Political opposition over the last 18 months has delayed the progression of Kuwait’s projects, but the presence of the PTB has enabled investors to keep faith in its billion-dollar schemes. Chadwick says Kuwait’s pipeline is balanced across social as well as economic infrastructure, which she believes will keep a variety of investors interested.
“The risk factors for social infrastructure are lower for banks and the demand is higher in Kuwait, making these projects [social infrastructure] more realistic and easier to procure,” Chadwick says. “There are two strands for PPPs, first is social followed by economic infrastructure, so it makes sense to start with these projects as there is less wealth involved.”

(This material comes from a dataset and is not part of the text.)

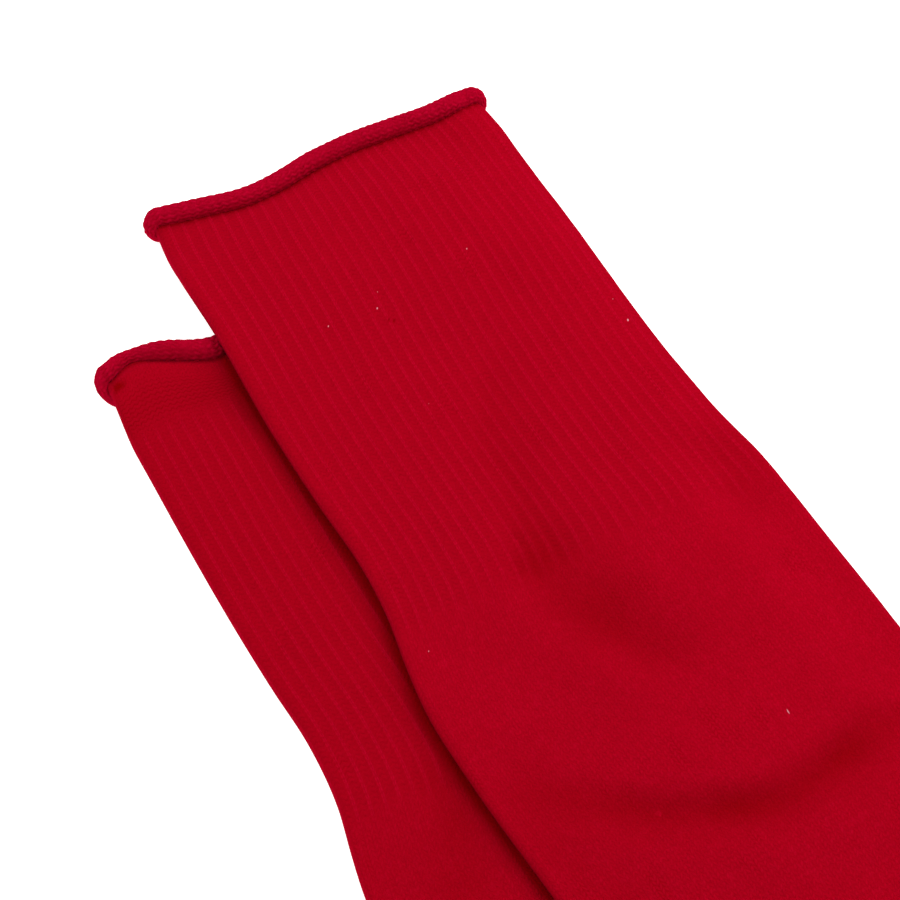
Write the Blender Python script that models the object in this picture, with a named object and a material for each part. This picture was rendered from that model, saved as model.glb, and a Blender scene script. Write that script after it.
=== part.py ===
"""A pair of knee-high football socks, laid flat with the feet turned to one side.

Each sock is one knitted tube with a real hollow: an edge that curls outwards into a roll, a ribbed top,
a plain leg, a heel, a foot and a closed toe. The upper sock lies over the lower one and drapes from it
to the ground. X runs along the legs, from the rolled edges to the feet. Y runs across them. Z is up.
All lengths are in metres, and angles are in degrees unless a name says otherwise."""

import math
from collections import namedtuple

import bmesh
import bpy
import numpy as np
from mathutils import Matrix

# The knitted cloth
WALL = 0.0016
SLOT = 0.0005  # between the two layers of a flat sock
EDGE_RADIUS = WALL + SLOT / 2
RIBS = 28  # across the upper face
RIB_RELIEF = 0.0003
RibPoint = namedtuple("RibPoint", "place height")
RIB_POINTS = (RibPoint(1 / 6, 0.0), RibPoint(1 / 2, 1.0), RibPoint(5 / 6, 0.0))

# The rolled edge. It is pressed flatter under the sock, and where the other sock lies on it.
ROLL_RADIUS = 0.00255
UNDER_ROLL_RADIUS = 0.0016
COVERED_ROLL_RADIUS = 0.0019
COVERED_FADE = 0.012
ROLL_STEPS = 7
CORNER_WIDTH = 0.010
EDGE_FADE = 0.030  # where the edge's own curve has died out
Bow = namedtuple("Bow", "across width height")  # where the edge bows towards the foot
EDGE_BOWS = (Bow(-0.020, 0.015, 0.0036), Bow(0.030, 0.022, 0.0013))
CUFF_LIFT = 2 * UNDER_ROLL_RADIUS - WALL
CUFF_LIFT_REACH = 0.018

# The flat outline of one sock, along its middle line
RIB_END = 0.150
LEG_STRAIGHT = 0.336
BEND_RADIUS = 0.055
BEND_LENGTH = BEND_RADIUS * math.radians(65)
FOOT_LENGTH = 0.152
SOCK_LENGTH = LEG_STRAIGHT + BEND_LENGTH + FOOT_LENGTH
TOE_LENGTH = 0.040
INNER_TOE_LENGTH = TOE_LENGTH - WALL
TOE_START = SOCK_LENGTH - TOE_LENGTH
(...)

After shortlisting seven consortia in September last year, the Al-Andalus healthcare PPP will appoint its preferred bidder soon, according to an adviser close to the project. The 500-bed rehabilitation facility will lead the way in 2013, which the source believes will “open up” Kuwait’s broad programme to investor interest.
Francis agrees. “All it takes is one project to proceed to financial close, then it’s likely faith will grow in Kuwait’s pipeline and approach to PPP. Projects are slow, but the PTB has a clarity of PPP law, with effective adjudication procedures and a dedicated unit to getting the projects off the ground.”
Whether Kuwait can transfer this momentum to economically driven transport infrastructure remains unknown. The country has a proven track record in developing expensive oil, gas and power projects, but the delays over some of its complex transport PPPs leave the private sector pondering the viability of such programmes.
A request for qualifications is due for its $7bn rapid transport project later this year, while the $3bn Failaka Island development PPP appointed an adviser in 2011, and had been due to reveal the interested bidders late last year, but has yet to do so.